Now-needy FDIC collected little in premiums

With fund going strong, banks didn't pay for decade

By Michael Kranish
Globe Staff / March 11, 2009

WASHINGTON - The federal agency that insures bank deposits, which is asking for emergency powers to borrow up to $500 billion to take over failed banks, is facing a potential major shortfall in part because it collected no insurance premiums from most banks from 1996 to 2006.

The Federal Deposit Insurance Corporation, which insures deposits up to $250,000, tried for years to get congressional authority to collect the premiums in case of a looming crisis.
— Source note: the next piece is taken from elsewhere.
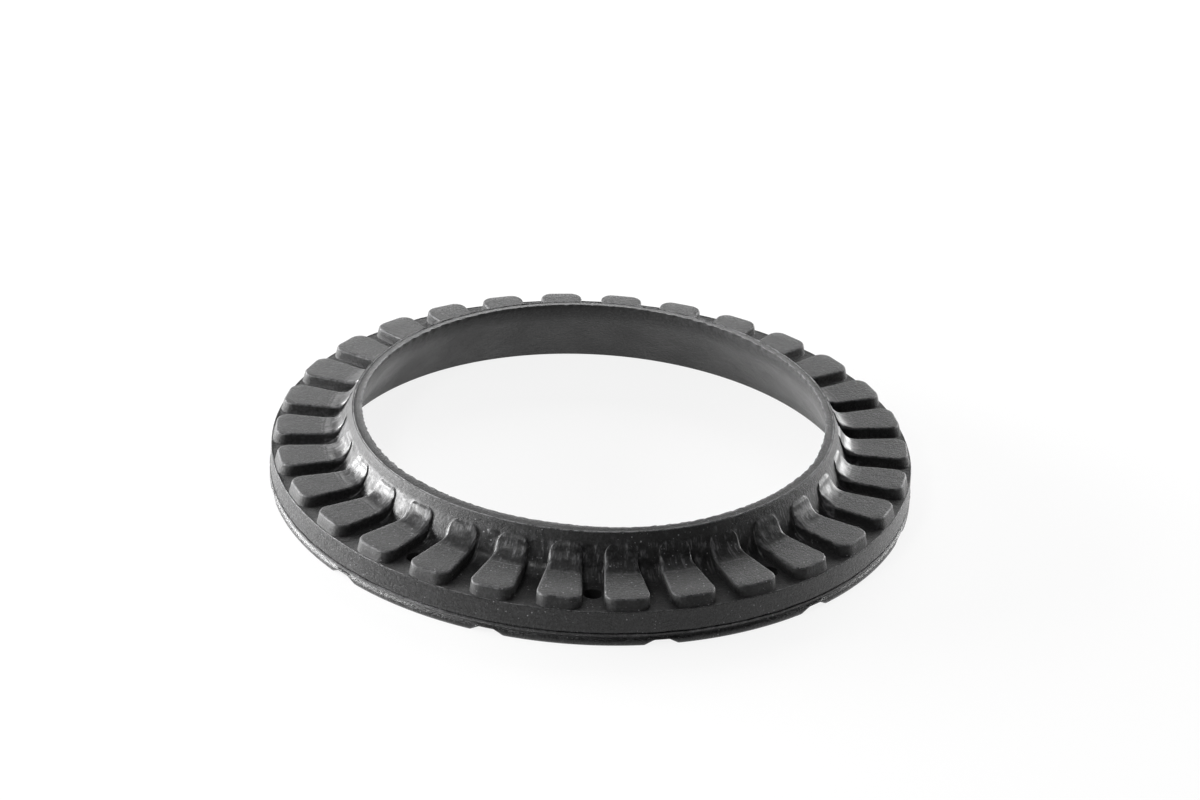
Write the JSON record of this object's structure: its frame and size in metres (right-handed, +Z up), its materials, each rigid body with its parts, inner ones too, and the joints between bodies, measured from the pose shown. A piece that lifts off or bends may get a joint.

But Congress believed that the fund was so well-capitalized - and that bank failures were so infrequent - that there was no need to collect the premiums for a decade, according to banking officials and analysts.

Now with 25 banks having failed last year, 17 so far this year, and many more expected in the coming months, the FDIC has proposed large new premiums for banks at the very time when many can least afford to pay. The agency collected $3 billion in the fees last year and has proposed collecting up to $27 billion this year, prompting an outcry from some banks that say it will force them to raise consumer fees and curtail lending.

<...>

Bair said yesterday that the agency's failure to collect premiums from most banks "was surprising to me and of concern." As a Treasury Department official in 2001, she said, she testified on Capitol Hill about the need to impose the fees, but nothing happened. Congress did not grant the authority for the fees until 2006, just weeks before Bair took over the FDIC. She then used that authority to impose the fees over the objections of some within the banking industry.

"That is five years of very healthy good times in banking that could have been used to build up the reserve," Bair, a former professor at the University of Massachusetts at Amherst, said in an interview. "That is how we find ourselves where we are today. An important lesson going forward is we need to be building up these funds in good times so you can draw down upon them in bad times."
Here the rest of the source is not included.